Not long ago at New York’s Plaza Hotel, a few hundred people came together to salute two liberals who played a crucial role in creating what historian Kevin Mattson terms a “fighting faith”–one that appealed to the main currents of American political discourse while simultaneously inspiring a sense of solidarity and common purpose among middle-class and poor Americans. At the age of 96 and 87 respectively, John Kenneth Galbraith and Arthur Schlesinger Jr. have participated in as many of the great political and intellectual battles of postwar US history as any two men alive. Political comrades and intellectual allies, both men have pursued careers that, for a time, involved combining political combat and intellectual disputation. Remarkably–though it was not always apparent at the moment these disputes were taking place–neither has allowed the demands of politics to compromise his intellectual work. Nor, at the same time, have they held themselves to be above painful but necessary compromises that define political effectiveness.

This is no easy task. Mattson’s invaluable new study, When America Was Great: The Fighting Faith of Postwar Liberalism, quotes Galbraith at a Congress of Cultural Freedom gathering in Milan in 1955, attacking intellectuals who treat their ideological constructs as reality. The goal for both men, as Mattson defines it, was a “tough-minded realism that saw intellect in service to the world of politics, a world of messy compromise and inevitable failures.” This is not to argue that political involvement is the only appropriate role for intellectuals. Schlesinger, who remains almost the ideal example of the intellectual engagé, greatly admired Richard Hofstadter and Lionel Trilling, who always retained their detachment. At the same time, Mattson notes, he praised Murray Kempton for offering an “antidote to the danger that those with influence might take themselves too seriously.”

Of course, both men made their share of mistakes, political and intellectual.
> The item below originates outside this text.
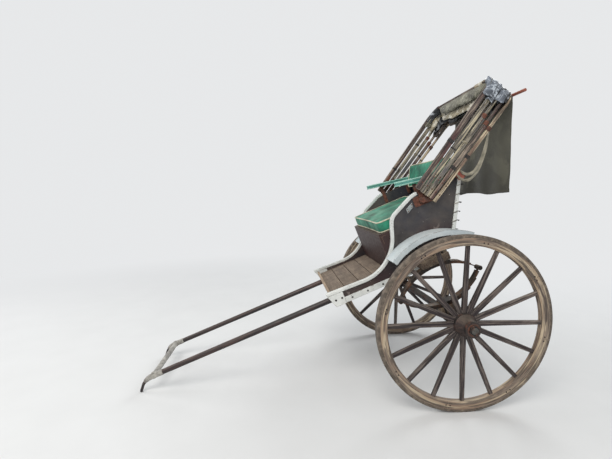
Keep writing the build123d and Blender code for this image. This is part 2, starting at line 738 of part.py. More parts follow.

But they were not the most costly kind, thanks to an unyielding commitment of both the economist and the historian to battling the effects of extremism of all stripes. A lifetime of loyalty to intellectual inquiry helped to infuse each man’s career–both inside and outside the political arena–with an abiding respect for the difficulties involved in remaking men and women according to ideological precepts, as well as with a strong sense of modesty about just how much mere politics could accomplish. Galbraith once explained that he always sought “a measure of detachment. I’ve felt that one should hold some part of one’s self in reserve, never be completely sure of being right.” Schlesinger concurred, noting that “democratic politics, as Orwell has observed, permits the participant ‘to keep part of yourself inviolate.'” Both men lived up to what Mattson identifies as the “classic tenet of the liberal state,” which acknowledges “many limitations in its demands upon men, [while] the total state acknowledges none.”

At the event at the Plaza–organized by William vanden Heuvel in support of the Franklin and Eleanor Roosevelt Institute, at Hyde Park–friends, family and admirers of all political persuasions paid tribute to the numerous moments in each man’s life when their actions contributed to the common good by demonstrating the kind of toughness, both moral and intellectual, that liberals are perceived to lack today. I have my biases, but I thought Bill Moyers best captured the combination of passion, intellect and political smarts both men helped pass down to a younger generation of liberals, qualities sorely needed today if liberals are ever again to exercise national power:

“Ken Galbraith and Arthur Schlesinger engaged in the passions of our times and brought to the liberal project the fire of deep conviction, the gravity of fierce intellect and the temperament of the tested warrior of ideas who accepts that the achievable is possible while the perfect can only be imagined…. The hopes of common people rest not with saints but with flawed champions who understand that in a world where bad ideas wear brass knuckles, big ideas need sharp elbows.”